Restate the whole listing exactly.

---- INFORMATION PROVIDED

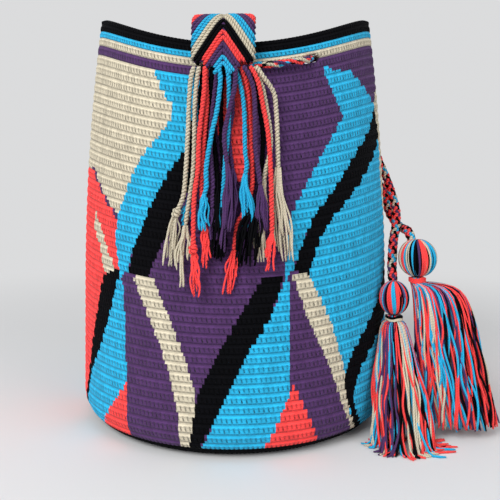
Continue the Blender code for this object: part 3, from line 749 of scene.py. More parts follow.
def lay_threads(name, routes, diameter, sides, yarns, materials, lay=0.0, thickness=None,
                waist=0.66):
    """Threads that follow routes of the same number of points, as one piece.

    A lay gives each thread two lobes that turn round each other once in that length, and
    thickness scales it from point to point.
    """
    routes = np.asarray(routes, dtype=float)
    count, points = routes.shape[0], routes.shape[1]
    bundle = straight_threads(name, count, sides, points - 1)
    mesh = bundle.data
    places = np.empty(len(mesh.vertices) * 3)
    mesh.vertices.foreach_get("co", places)
    places = places.reshape(-1, 3)
    thread = np.rint(places[:, 0] / THREAD_SPACING).astype(int)
    ring = np.rint((places[:, 2] + 0.5) * (points - 1)).astype(int)
    angle = np.arctan2(places[:, 1], places[:, 0] - THREAD_SPACING * thread) / (2 * math.pi)
    run = lengths_along(routes)[thread, ring]
    radius = np.full(len(places), diameter / 2)
    if lay:
        lobes = np.abs(np.cos(2 * math.pi * (angle - run / lay)))
        radius *= waist + (1.0 - waist) * lobes
    if thickness is not None:
        radius *= np.asarray(thickness)[thread, ring]
    radius *= np.where((ring == 0) | (ring == points - 1), END_SHARE, 1.0)
    first, second = cross_frames(routes)
    turn = 2 * math.pi * angle
    places = (
        routes[thread, ring]
        + first[thread, ring] * (radius * np.cos(turn))[:, None]
        + second[thread, ring] * (radius * np.sin(turn))[:, None]
    )
    mesh.vertices.foreach_set("co", places.ravel())
    corners = np.empty(len(mesh.loops), dtype=np.int32)
    mesh.loops.foreach_get("vertex_index", corners)
    starts = np.empty(len(mesh.polygons), dtype=np.int32)
    mesh.polygons.foreach_get("loop_start", starts)
    around = angle[corners]
    highest = np.maximum.reduceat(around, starts)
    highest = np.repeat(highest, np.diff(np.append(starts, len(corners))))
    around = np.where(highest - around > 0.5, around + 1.0, around)
    mesh.uv_layers[0].data.foreach_set("uv", np.column_stack((around, run[corners])).ravel())
    for material in materials:
        mesh.materials.append(material)
    owners = thread[corners[starts]]
    mesh.polygons.foreach_set("material_index", np.asarray(yarns, dtype=np.int32)[owners])
    mesh.polygons.foreach_set("use_smooth", np.ones(len(starts), dtype=bool))
    mesh.update()
    return bundle


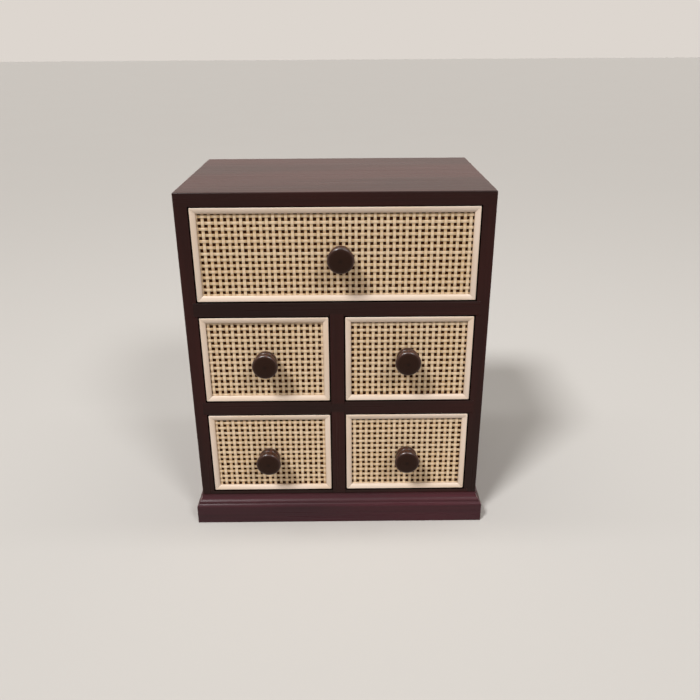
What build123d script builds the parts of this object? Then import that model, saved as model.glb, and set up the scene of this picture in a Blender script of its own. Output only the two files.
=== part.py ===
from build123d import *
import os

# Desktop chest with one wide drawer over two rows of two small drawers.
# Millimetres. The origin is on the floor under the middle of the whole chest, knobs included;
# +Z is up and the drawer fronts face -Y.

# Carcass
width = 254.0  # over the two side boards
depth = 168.0  # front edge of the boards to the back panel's outer face
side_thick = 11.0
top_thick = 11.0
shelf_thick = 12.5
divider_thick = 12.0
panel_thick = 4.0  # back panel
bay_height = 80.0  # every drawer opening is as high as the next
bay_rows = 3
base_top = 32.0  # upper face of the bottom board, above the floor
housing = 3.0  # shelf ends are let into the sides this far
divider_housing = 2.0  # dividers are let into the shelves this far
rebate_width = 5.0  # step that takes the back panel's edge
panel_lift = 2.0  # back panel's lower edge, above the floor
toe_rail_thick = 12.0
ease = 1.0  # sanded outer edges

# Plinth moulding, p outwards from the carcass and z up from the floor
plinth_reach = 5.3
plinth_top = 28.5
plinth_top_edge = 0.6
cove_foot = (2.4, 22.4)
upper_ledge = (3.1, 21.9)
ledge_drop = (3.4, 19.8)
lower_ledge = (4.4, 18.8)
arris_top = 17.4
arris_chamfer = 0.5

# Drawers
front_gap = 0.6  # dark line round each front
knob_reach = 18.5  # crown of the knobs, ahead of the carcass front
box_gap = 0.4  # drawer sides are set in from the front's ends
front_board_thick = 8.0
side_board_thick = 6.0
drawer_side_height = 66.0
drawer_back_gap = 0.3  # the closed drawer stops against the back panel
lap = 4.0  # drawer sides are let into the front board this far
bottom_thick = 3.0
bottom_lift = 5.0  # groove above the drawer's lower edge
groove = 3.0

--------

▶ [THE RESULT]:
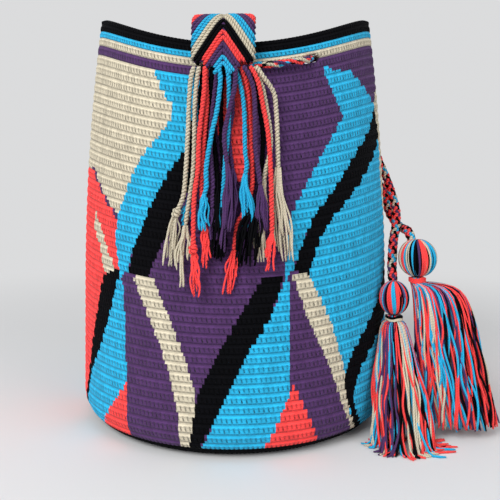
Continue the Blender code for this object: part 3, from line 749 of scene.py. More parts follow.
def lay_threads(name, routes, diameter, sides, yarns, materials, lay=0.0, thickness=None,
                waist=0.66):
    """Threads that follow routes of the same number of points, as one piece.

    A lay gives each thread two lobes that turn round each other once in that length, and
    thickness scales it from point to point.
    """
    routes = np.asarray(routes, dtype=float)
    count, points = routes.shape[0], routes.shape[1]
    bundle = straight_threads(name, count, sides, points - 1)
    mesh = bundle.data
    places = np.empty(len(mesh.vertices) * 3)
    mesh.vertices.foreach_get("co", places)
    places = places.reshape(-1, 3)
    thread = np.rint(places[:, 0] / THREAD_SPACING).astype(int)
    ring = np.rint((places[:, 2] + 0.5) * (points - 1)).astype(int)
    angle = np.arctan2(places[:, 1], places[:, 0] - THREAD_SPACING * thread) / (2 * math.pi)
    run = lengths_along(routes)[thread, ring]
    radius = np.full(len(places), diameter / 2)
    if lay:
        lobes = np.abs(np.cos(2 * math.pi * (angle - run / lay)))
        radius *= waist + (1.0 - waist) * lobes
    if thickness is not None:
        radius *= np.asarray(thickness)[thread, ring]
    radius *= np.where((ring == 0) | (ring == points - 1), END_SHARE, 1.0)
    first, second = cross_frames(routes)
    turn = 2 * math.pi * angle
    places = (
        routes[thread, ring]
        + first[thread, ring] * (radius * np.cos(turn))[:, None]
        + second[thread, ring] * (radius * np.sin(turn))[:, None]
    )
    mesh.vertices.foreach_set("co", places.ravel())
    corners = np.empty(len(mesh.loops), dtype=np.int32)
    mesh.loops.foreach_get("vertex_index", corners)
    starts = np.empty(len(mesh.polygons), dtype=np.int32)
    mesh.polygons.foreach_get("loop_start", starts)
    around = angle[corners]
    highest = np.maximum.reduceat(around, starts)
    highest = np.repeat(highest, np.diff(np.append(starts, len(corners))))
    around = np.where(highest - around > 0.5, around + 1.0, around)
    mesh.uv_layers[0].data.foreach_set("uv", np.column_stack((around, run[corners])).ravel())
    for material in materials:
        mesh.materials.append(material)
    owners = thread[corners[starts]]
    mesh.polygons.foreach_set("material_index", np.asarray(yarns, dtype=np.int32)[owners])
    mesh.polygons.foreach_set("use_smooth", np.ones(len(starts), dtype=bool))
    mesh.update()
    return bundle


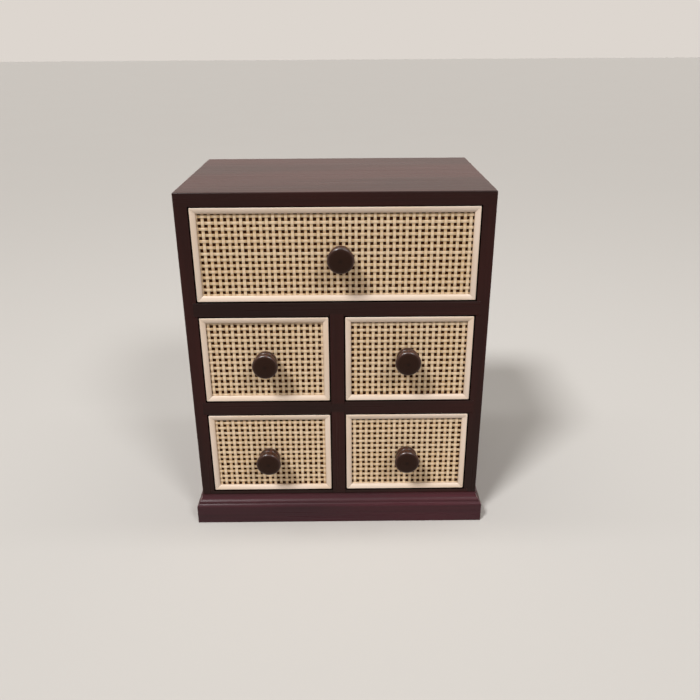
What build123d script builds the parts of this object? Then import that model, saved as model.glb, and set up the scene of this picture in a Blender script of its own. Output only the two files.
=== part.py ===
from build123d import *
import os

# Desktop chest with one wide drawer over two rows of two small drawers.
# Millimetres. The origin is on the floor under the middle of the whole chest, knobs included;
# +Z is up and the drawer fronts face -Y.

# Carcass
width = 254.0  # over the two side boards
depth = 168.0  # front edge of the boards to the back panel's outer face
side_thick = 11.0
top_thick = 11.0
shelf_thick = 12.5
divider_thick = 12.0
panel_thick = 4.0  # back panel
bay_height = 80.0  # every drawer opening is as high as the next
bay_rows = 3
base_top = 32.0  # upper face of the bottom board, above the floor
housing = 3.0  # shelf ends are let into the sides this far
divider_housing = 2.0  # dividers are let into the shelves this far
rebate_width = 5.0  # step that takes the back panel's edge
panel_lift = 2.0  # back panel's lower edge, above the floor
toe_rail_thick = 12.0
ease = 1.0  # sanded outer edges

# Plinth moulding, p outwards from the carcass and z up from the floor
plinth_reach = 5.3
plinth_top = 28.5
plinth_top_edge = 0.6
cove_foot = (2.4, 22.4)
upper_ledge = (3.1, 21.9)
ledge_drop = (3.4, 19.8)
lower_ledge = (4.4, 18.8)
arris_top = 17.4
arris_chamfer = 0.5

# Drawers
front_gap = 0.6  # dark line round each front
knob_reach = 18.5  # crown of the knobs, ahead of the carcass front
box_gap = 0.4  # drawer sides are set in from the front's ends
front_board_thick = 8.0
side_board_thick = 6.0
drawer_side_height = 66.0
drawer_back_gap = 0.3  # the closed drawer stops against the back panel
lap = 4.0  # drawer sides are let into the front board this far
bottom_thick = 3.0
bottom_lift = 5.0  # groove above the drawer's lower edge
groove = 3.0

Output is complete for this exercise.